McGrath illustrated the public relations challenge of selling the public on relatively high salaries for university officials, as he said the reality is "too many people" in American society struggle economically.

"A salary, say, of $100,000 a year for a university official can appear to be like a million bucks to some single mom working at a checkout counter at a Wal-Mart store or a clerk operating a convenience store," he said.

"But if the University of Wisconsin System is to remain competitive … it needs the best possible talent to further the economic welfare of the state and region and, yes, to further the well-being of that single mom or that convenience store clerk."

To address this public relations issue, McGrath suggested the regents take up a public education effort to explain why competitive salaries are for the benefit of Wisconsin and its people, as well as a plan for the "phased increase" of salaries over a number of years to keep the system more competitive.

"It's not for their sake but for the good of Wisconsin," he stressed. "For the good of the state, because the state needs executive leaders who can be nimble, resourceful and mobilize brain power to promote the state's economic and social strength."

In addition to hearing McGrath's presentation, the regents passed a resolution asking the chancellors to provide a recommendation on whether fixed-term contracts should be further considered.
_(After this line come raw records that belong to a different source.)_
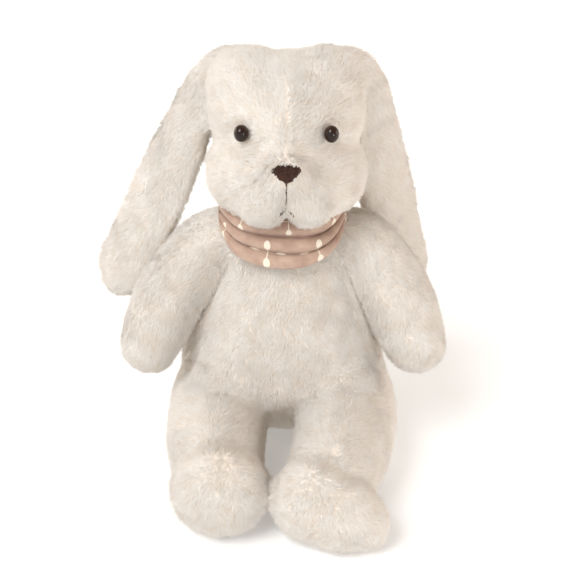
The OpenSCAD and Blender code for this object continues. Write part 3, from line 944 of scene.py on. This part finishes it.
def ear_turn(side, u, angle):
    """The turn of the ear's cross-section at fraction u: square to its line, then yawed."""
    yaw = EAR_YAW * min(1, u * EAR_LENGTH / (3 * EAR_BEND))
    along = Matrix.Rotation(-side * angle, 4, "Y")
    return along @ Matrix.Rotation(math.radians(side * yaw), 4, "Z")


def ear_balls(side):
    """Flat balls along the ear, slim at the root and broad near the tip."""
    line, angle = ear_line(side)
    found = []
    for i in range(len(line)):
        u = i / (len(line) - 1)
        broad = 0.66 + 0.34 * math.sin(math.pi / 2 * min(1, u / 0.6)) ** 2
        end = math.sqrt(max(0.0, 1 - max(0, (u - 0.89) / 0.11) ** 2))
        if end < 0.3:
            continue
        radii = (EAR_WIDTH / 2 * broad * end, EAR_THICKNESS / 2 * (0.7 + 0.3 * end), 5)
        turn = ear_turn(side, u, angle[i])
        found.append(Matrix.Translation(line[i]) @ turn @ Matrix.Diagonal((*radii, 1)))
    root = line[0]
    for out, down, r in ((10, 6, 9), (4, 3, 10)):
        found.append(ball((root[0] - side * out, root[1], root[2] - down), (r, r * 0.85, r)))
    return found


def ear_faces(side):
    """The way that the ear's lining faces at each point of its line."""
    line, angle = ear_line(side)
    turns = [ear_turn(side, i / (len(line) - 1), a).to_3x3() for i, a in enumerate(angle)]
    return np.array([turn @ Vector((0, 1, 0)) for turn in turns])


def behind_ear(points, side):
    """How far each point is behind the ear's middle sheet, where the lining is."""
    line, _ = ear_line(side)
    i = nearest_row(points, line)
    return ((points - line[i]) * ear_faces(side)[i]).sum(axis=1)


def ear_skin(side):
    """The bare skin of one ear, filled out between its edge seams."""
    # The second material is the lining's backing, in peach painted shade.
    ear = soft_form(f"ear_{SIDE_NAME[side]}_skin", ear_balls(side), 2.6, 5, [SKIN, LINING_SHADE_SKIN])
    fill_out(ear, lambda points: np.abs(behind_ear(points, side)), 2)
    return ear


def make_ear(side, ear):
    s = SIDE_NAME[side]
    line, _ = ear_line(side)
    faces = ear_faces(side)

    def lining_shade_share(points, normals):
        """1 on the peach lining in painted shade, inside the ear's edge, and 0 on the outer side."""
        i = nearest_row(points, line)
        behind = (normals * faces[i]).sum(axis=1)
        below = np.clip((i / (len(line) - 1) - 0.06) / 0.06, 0, 1)
        return np.clip((behind - 0.45) / 0.2, 0, 1) * below

    middles = millimetres([p.center for p in ear.data.polygons])
    ways = np.array([p.normal for p in ear.data.polygons])
    shade_lined = (lining_shade_share(middles, ways) > 0.5).astype(np.int32)
    ear.data.polygons.foreach_set("material_index", shade_lined)
    bend(ear)
    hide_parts(f"ear_{s}_outer", f"ear_{s}_lining", f"ear_{s}_padding")

    def comb(points, normals):
        return along_line(points, line)[0]

    def outer(points, normals):
        return 1 - lining_shade_share(points, normals)

    coat = fur(f"ear_{s}_fur", ear, comb, PILE, 2.7, 40 + side, WHITE_TONES, keep=outer, lean=54,
               tuft=0.25)
    bend(coat)
    # The lining's short pile, in peach tones that are painted shade.
    pile = fur(f"ear_{s}_lining_shade_pile", ear, comb, 2.6, 2.7, 50 + side, LINING_SHADE_TONES, keep=lining_shade_share)
    bend(pile)


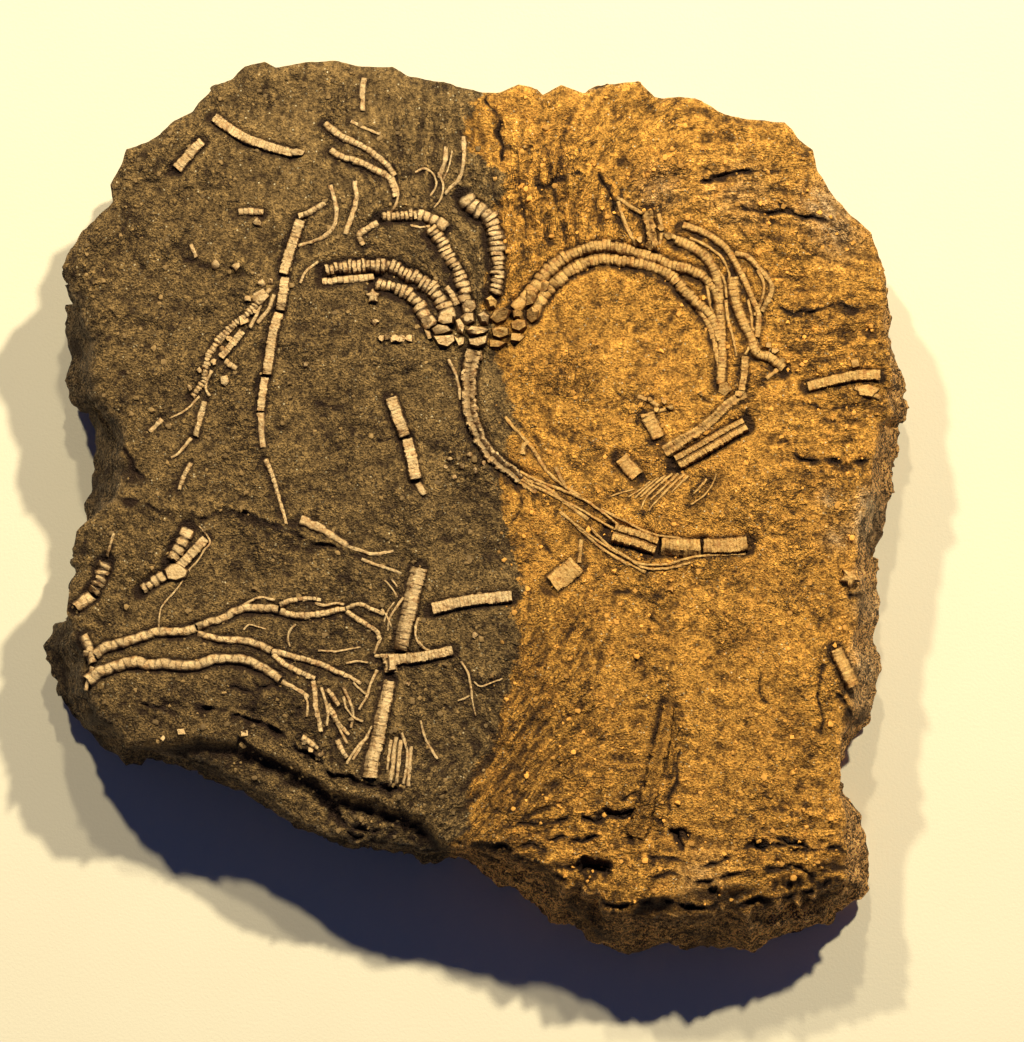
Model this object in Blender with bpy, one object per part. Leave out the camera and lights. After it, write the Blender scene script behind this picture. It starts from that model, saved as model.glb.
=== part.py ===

Attendance at the Thursday and Friday meetings was less than stellar. Six of the seventeen regents were absent from Friday's meeting, and Thursday's meeting of the Education Committee did not have a quorum, as only Regent Roger Axtell was present.

"It happens sometimes," UW System spokesperson Doug Bradley said. "This was unusual, I think, to be short that many, [but] there's very few people on the board who are retired."

Via telephone, Regent Mike Spector informed the board his committee regarding the employee disciplinary process was unable to make a recommendation Friday, as originally intended. He said a status letter will be sent next week to the chair of the Legislative Audit Committee.

"We have concluded that we could not complete a recommendation of the quality we would like in time for today's meeting," Spector said. "Our next meeting is Dec. 15 and I anticipate completion of our work … in January."

In closed session, the regents approved David Wilson as the new chancellor of UW-Extension and UW Colleges, at a salary of $178,000. Wilson will take office May 1.